Regardless of the net change to college & university enrollments this fall, a reduced in-person presence is a highly likely outcome. Beyond the immediate impacts to college budgets (and by extension, their support staff and non-tenured educators), a cascading impact will likely be felt by all those businesses that serve the needs of a student base, including restaurants located on or adjacent to college campuses.
To better understand this college exposure in restaurant operator portfolios, Intalytics compiled location data for over 250 quick service and fast-casual restaurant chains across the U.S. Their nearly 160,000 locations were then evaluated to determine the proximity of each one to the nearly 200 colleges and universities with enrollment of over 15,000 students. Those locations that are located on campus or within a short walking distance were classified as “college-dependent”.
What we found is summarized in the table below:
- While a not-insignificant count of over 2,400 restaurants in our sample were found to be college-dependent based on location alone, this still represents a relatively small proportion of the portfolio of the chains studied (1.5%).
- In our sample, Fast Casual restaurant chains have more college exposure than Quick Service restaurant chains (3.2% vs 1.3%).
Further exploring this data by brand, the top 20 chains based on potential college exposure are listed in the following table:
Some noteworthy observations:
- Four chains have over 10% of their respective restaurant portfolios located in college-dependent areas. Common among these four: relatively healthier offerings.
- Several of these chains have their roots in college towns. To name a few: Cottage Inn Pizza started in Ann Arbor, Michigan (University of Michigan), Erbert & Gerbert in Eau Claire, Wisconsin (University of Wisconsin – Eau Claire), and Pieology in Fullerton, California (California State University – Fullerton).

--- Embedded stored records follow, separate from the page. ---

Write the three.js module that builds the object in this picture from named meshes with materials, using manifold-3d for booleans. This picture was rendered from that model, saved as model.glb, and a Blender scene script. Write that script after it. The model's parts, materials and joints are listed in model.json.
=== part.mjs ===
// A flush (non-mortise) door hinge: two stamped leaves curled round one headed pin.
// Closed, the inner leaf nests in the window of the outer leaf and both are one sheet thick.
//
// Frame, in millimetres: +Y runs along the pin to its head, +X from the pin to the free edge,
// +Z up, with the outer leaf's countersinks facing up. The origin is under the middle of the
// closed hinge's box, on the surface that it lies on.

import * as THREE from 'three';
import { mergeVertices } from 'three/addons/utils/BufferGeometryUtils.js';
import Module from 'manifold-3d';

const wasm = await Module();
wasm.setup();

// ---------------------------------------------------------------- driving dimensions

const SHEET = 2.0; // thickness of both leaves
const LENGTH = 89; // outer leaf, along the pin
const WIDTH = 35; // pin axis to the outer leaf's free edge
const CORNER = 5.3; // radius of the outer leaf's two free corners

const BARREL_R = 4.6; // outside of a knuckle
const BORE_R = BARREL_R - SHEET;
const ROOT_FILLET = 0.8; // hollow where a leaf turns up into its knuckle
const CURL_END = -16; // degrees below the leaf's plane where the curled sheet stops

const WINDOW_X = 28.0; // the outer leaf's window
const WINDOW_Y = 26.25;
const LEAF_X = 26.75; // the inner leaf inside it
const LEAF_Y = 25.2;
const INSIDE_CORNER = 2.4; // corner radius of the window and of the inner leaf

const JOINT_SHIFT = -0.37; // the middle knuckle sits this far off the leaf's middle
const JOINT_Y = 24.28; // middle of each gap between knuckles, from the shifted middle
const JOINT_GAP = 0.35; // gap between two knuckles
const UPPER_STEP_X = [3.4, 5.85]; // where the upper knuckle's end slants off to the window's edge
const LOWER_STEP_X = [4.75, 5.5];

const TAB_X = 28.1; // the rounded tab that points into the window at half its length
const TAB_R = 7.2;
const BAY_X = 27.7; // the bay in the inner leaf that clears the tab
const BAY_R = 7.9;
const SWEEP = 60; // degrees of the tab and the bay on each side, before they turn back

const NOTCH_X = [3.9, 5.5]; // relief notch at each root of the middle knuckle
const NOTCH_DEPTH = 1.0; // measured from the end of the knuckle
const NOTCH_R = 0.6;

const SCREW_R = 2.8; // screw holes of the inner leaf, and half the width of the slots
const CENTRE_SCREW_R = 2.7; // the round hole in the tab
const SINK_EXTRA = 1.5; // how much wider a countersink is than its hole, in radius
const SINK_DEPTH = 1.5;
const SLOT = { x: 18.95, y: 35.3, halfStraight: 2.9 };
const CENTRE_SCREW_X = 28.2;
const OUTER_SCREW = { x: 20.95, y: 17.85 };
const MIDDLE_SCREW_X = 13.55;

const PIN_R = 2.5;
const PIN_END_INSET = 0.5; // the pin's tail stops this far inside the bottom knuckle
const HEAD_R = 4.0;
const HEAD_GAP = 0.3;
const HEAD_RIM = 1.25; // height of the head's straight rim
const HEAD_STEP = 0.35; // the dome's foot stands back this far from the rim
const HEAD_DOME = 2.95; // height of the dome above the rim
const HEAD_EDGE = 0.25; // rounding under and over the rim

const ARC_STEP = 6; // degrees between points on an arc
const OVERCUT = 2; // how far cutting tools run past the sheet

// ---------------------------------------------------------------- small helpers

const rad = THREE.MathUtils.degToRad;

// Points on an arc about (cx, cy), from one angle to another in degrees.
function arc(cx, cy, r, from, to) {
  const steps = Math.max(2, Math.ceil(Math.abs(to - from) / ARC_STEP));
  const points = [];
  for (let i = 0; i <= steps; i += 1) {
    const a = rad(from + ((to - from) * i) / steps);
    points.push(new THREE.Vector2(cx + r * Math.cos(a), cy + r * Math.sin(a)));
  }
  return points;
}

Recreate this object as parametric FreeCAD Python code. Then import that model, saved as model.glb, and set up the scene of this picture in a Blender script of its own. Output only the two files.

- Chick-Fil-A is the largest chain to make this list, and its inclusion is likely due to the brand’s significant in-cafeteria presence across college campuses.
So what does this mean for near-campus operators preparing for the fall semester? Thankfully, signs are currently looking somewhat optimistic for strong enrollment numbers. We asked Jeff Rous, Associate Professor of Economics at the University of North Texas, for his thoughts:
“Early predictions were for Fall 2020 enrollments at four-year colleges to be down 5%-20% compared to 2019. However, enrollments at major research universities seem to be similar to 2019 and at regional public universities enrollments are looking to be down only 2%-5%. It may well be that off-campus dining, especially curb-side pickup and carry out, will see less of a decline in demand than they may have expected several months ago.”